What The Decade-Long Record Shows
The researchers compiled a continuous time series of flying-insect abundance spanning 2012–2021 and found that, at the continental scale, overall abundance was relatively stable during this period. However, this apparent balance masks important regional differences.
Regional Patterns And Temperature Links
Winged-insect density rose in some regions and declined in others. Those regional trends correlated with winter temperature changes: areas that warmed experienced declines in flying-insect density, while areas that cooled tended to see increases. The effect of winter warming was stronger at higher latitudes. The authors suggest that warmer winters may disrupt cold-induced dormancy strategies that many insects rely on to survive lean months.

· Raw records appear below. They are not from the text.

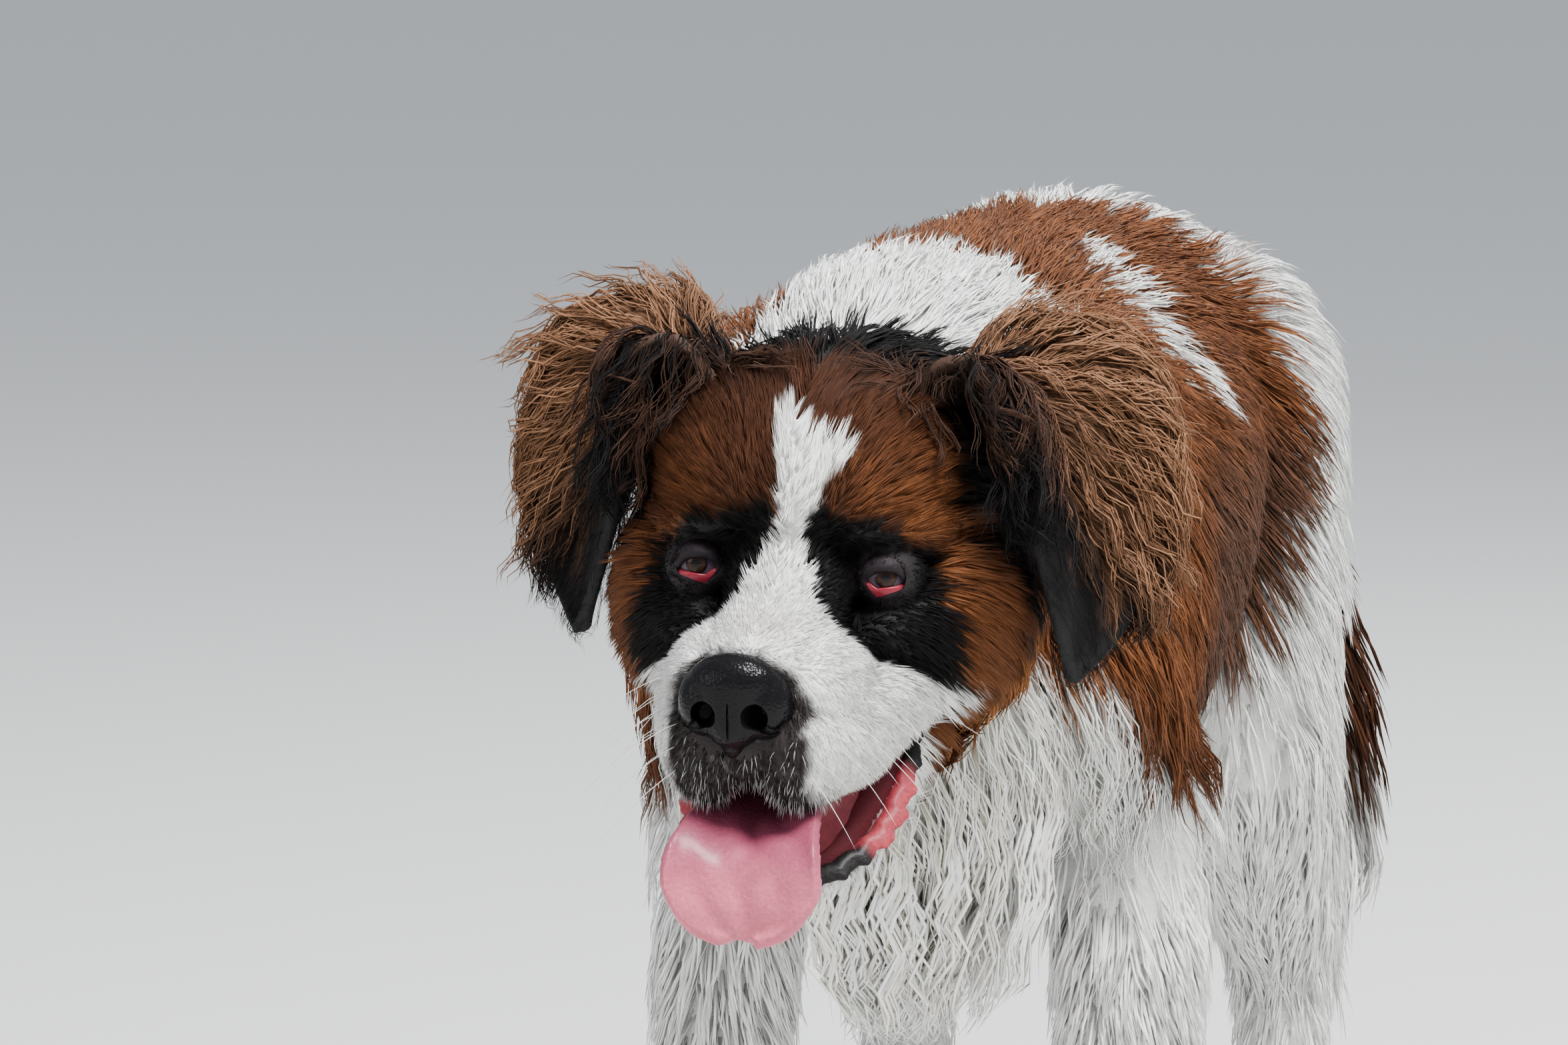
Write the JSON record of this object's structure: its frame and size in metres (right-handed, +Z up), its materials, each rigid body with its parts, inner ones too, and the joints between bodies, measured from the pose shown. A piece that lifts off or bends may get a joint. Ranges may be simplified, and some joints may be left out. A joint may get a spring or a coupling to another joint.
{
  "type": "saint bernard",
  "caption": "Long-haired giant dog standing with its head low, mouth open and tongue out, life size, coat parted into flat locks",
  "frame": {"origin": "on the floor under the middle of the dog's outline", "axes": "the dog faces -Y and its left side is +X; +Z is up"},
  "size_m": [0.4152, 1.4146, 0.7744],
  "materials": {
    "torso_coat": "rust-brown long hair",
    "neck_coat": "white long hair",
    "head_coat": "rust-brown short hair",
    "jaw_coat": "white and black short hair",
    "nose_leather": "wet black",
    "tongue_flesh": "wet pink",
    "eye_l_amber": "wet amber brown",
    "eye_r_amber": "wet amber brown",
    "ear_l_coat": "brown wavy hair",
    "ear_r_coat": "brown wavy hair",
    "foreleg_l_coat": "white hair",
    "foreleg_r_coat": "white hair",
    "hindleg_l_coat": "white long hair",
    "hindleg_r_coat": "white long hair",
    "tail_coat": "dark brown long hair"
  },
  "bodies": {
    "root": {"torso": "torso_coat", "neck": "neck_coat", "head": "head_coat", "lower_jaw": "jaw_coat", "nose": "nose_leather", "tongue": "tongue_flesh", "eye_l": "eye_l_amber", "eye_r": "eye_r_amber", "ear_l": "ear_l_coat", "ear_r": "ear_r_coat", "foreleg_l": "foreleg_l_coat", "foreleg_r": "foreleg_r_coat", "hindleg_l": "hindleg_l_coat", "hindleg_r": "hindleg_r_coat", "tail": "tail_coat"}
  },
  "joints": []
}
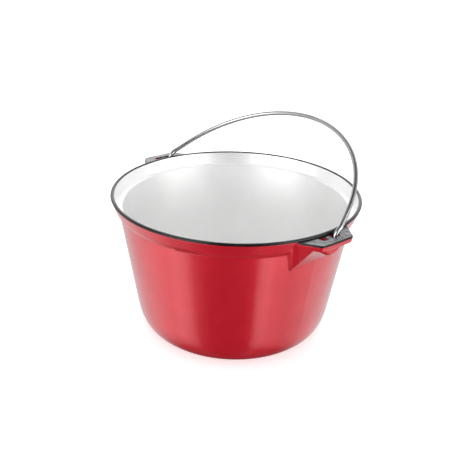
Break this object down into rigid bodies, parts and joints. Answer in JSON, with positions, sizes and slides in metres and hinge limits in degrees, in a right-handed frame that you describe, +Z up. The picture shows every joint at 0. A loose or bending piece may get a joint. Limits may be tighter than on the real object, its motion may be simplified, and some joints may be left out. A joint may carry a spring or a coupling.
{
  "type": "cast iron dutch oven",
  "caption": "Open enamelled cast-iron pot with a stepped lid ledge, two bracketed lugs and a hooked wire bail that swings.",
  "frame": {"origin": "centre of the ground foot, on the surface the pot stands on", "axes": "+Z up along the pot's axis, X through both lugs, the bail leaning towards +Y at rest"},
  "size_m": [0.3156, 0.28, 0.233],
  "materials": {
    "iron": "ground matt foot, the rest hidden under enamel",
    "red_enamel": "gloss vitreous enamel",
    "white_enamel": "gloss vitreous enamel",
    "black_enamel": "gloss vitreous enamel",
    "steel_wire": "bright drawn wire"
  },
  "bodies": {
    "pot": {"pot_casting": "iron", "outside_enamel": "red_enamel", "inside_enamel": "white_enamel", "rim_enamel": "black_enamel", "right_well_enamel": "red_enamel", "left_well_enamel": "red_enamel"},
    "bail": {"bail": "steel_wire"}
  },
  "joints": [
    {"name": "bail_swing", "type": "hinge", "parent": "pot", "child": "bail", "pos_m": [0, 0, 0.1577], "axis": [1, 0, 0], "range_deg": [0, 117]}
  ]
}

Strengths And Limitations Of The Radar Approach
Radar offers a powerful way to monitor insect abundance over vast areas and long timeframes—something that local traps or visual surveys alone cannot provide. However, radar cannot identify species or life stages, so it cannot replace ground-based surveys. The researchers emphasize the value of combining radar records with local monitoring, citizen science and targeted sampling to obtain species-level and ecological detail.
“It is therefore important to combine radar data with other data sources—local surveys, citizen science, and so on,” said Elske Tielens of the Swiss Federal Research Institute.
Context And Future Use
The study authors note that steep insect declines may have occurred prior to the era covered by NOAA radar records—likely before the 1990s—so the radar baseline primarily reflects trends since instrumented monitoring became widespread. Going forward, the radar-based method provides a reproducible baseline for detecting future changes in flying insects and can be applied in other regions of the world where ground monitoring is sparse.
Bottom line: Weather radars reveal that an astonishing number of insects fill U.S. skies on a summer day, and this large-scale view—paired with on-the-ground monitoring—can help scientists track changes in insect abundance and behavior as climate and land use continue to change.